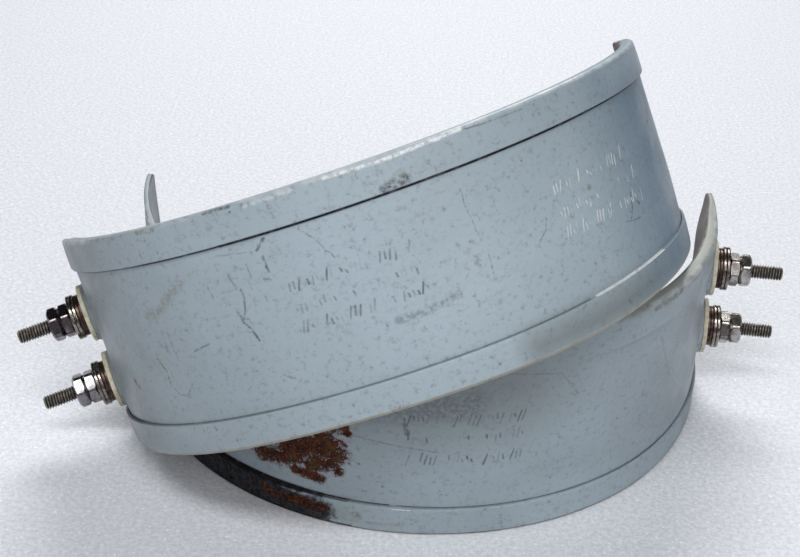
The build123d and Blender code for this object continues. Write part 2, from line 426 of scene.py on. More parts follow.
..............................
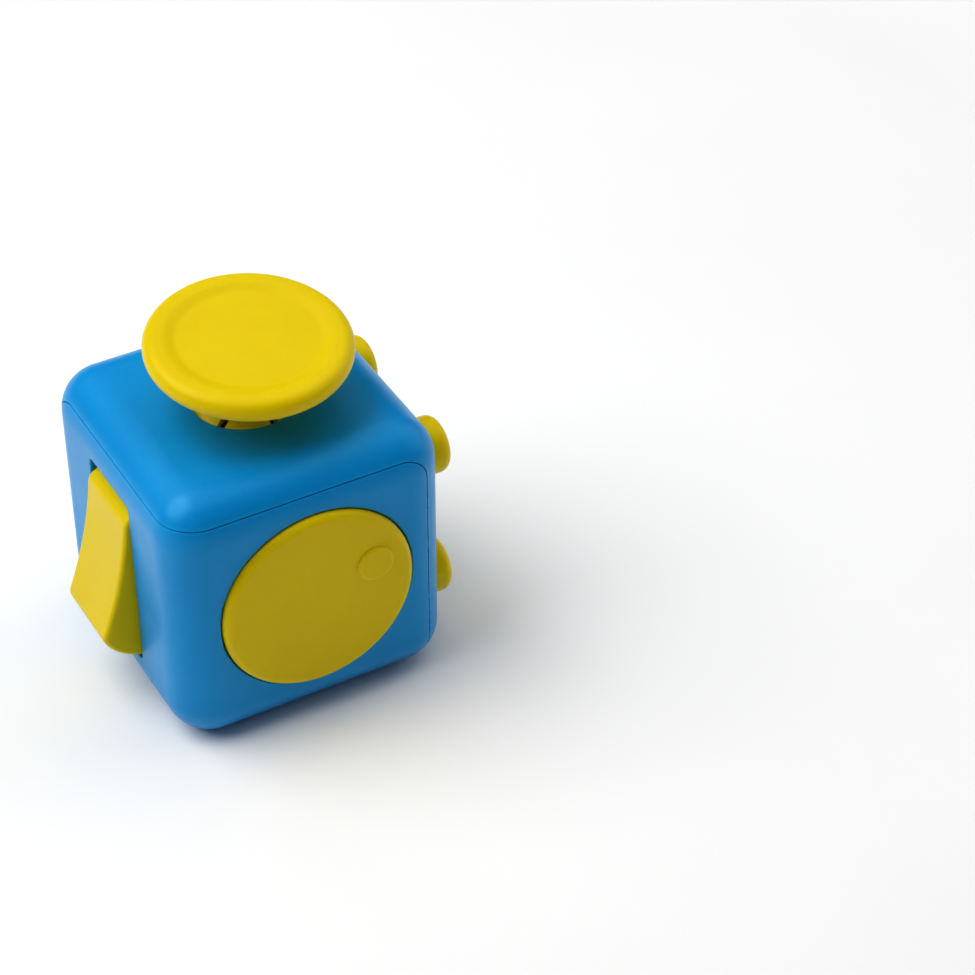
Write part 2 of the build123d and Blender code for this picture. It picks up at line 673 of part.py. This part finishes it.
..............................
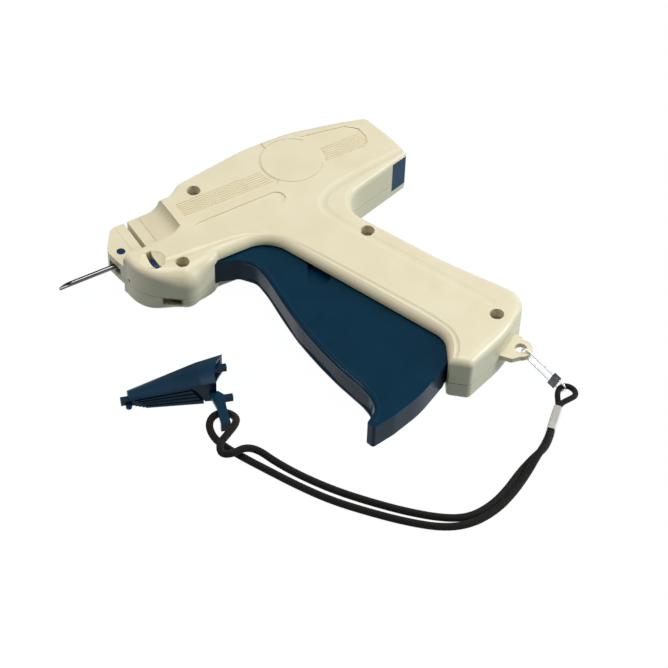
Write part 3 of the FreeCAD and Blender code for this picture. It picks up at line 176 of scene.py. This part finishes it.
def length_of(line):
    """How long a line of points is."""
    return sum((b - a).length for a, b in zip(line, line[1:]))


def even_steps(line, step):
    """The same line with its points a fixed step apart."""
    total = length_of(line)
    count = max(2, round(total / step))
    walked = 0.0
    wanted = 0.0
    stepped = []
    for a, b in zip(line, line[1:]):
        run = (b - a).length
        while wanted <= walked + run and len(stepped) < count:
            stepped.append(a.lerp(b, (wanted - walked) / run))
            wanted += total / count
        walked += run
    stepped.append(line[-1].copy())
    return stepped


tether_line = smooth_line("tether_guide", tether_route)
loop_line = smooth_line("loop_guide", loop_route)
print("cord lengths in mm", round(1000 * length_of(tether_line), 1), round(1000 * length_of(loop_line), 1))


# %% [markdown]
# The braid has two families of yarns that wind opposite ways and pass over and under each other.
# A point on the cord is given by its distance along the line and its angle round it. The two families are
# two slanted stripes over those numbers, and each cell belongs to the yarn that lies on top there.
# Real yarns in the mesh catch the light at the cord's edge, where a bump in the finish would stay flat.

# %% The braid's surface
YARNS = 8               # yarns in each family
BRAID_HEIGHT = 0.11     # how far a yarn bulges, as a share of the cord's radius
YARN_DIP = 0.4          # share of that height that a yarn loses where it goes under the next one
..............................
__Task details__: Your output shall consist solely of the lines from the line with "Write part 3" to the line with "return sum((b - a).length", reproduced exactly, both ends included.

__Final answer__:
Write part 3 of the FreeCAD and Blender code for this picture. It picks up at line 176 of scene.py. This part finishes it.
def length_of(line):
    """How long a line of points is."""
    return sum((b - a).length for a, b in zip(line, line[1:]))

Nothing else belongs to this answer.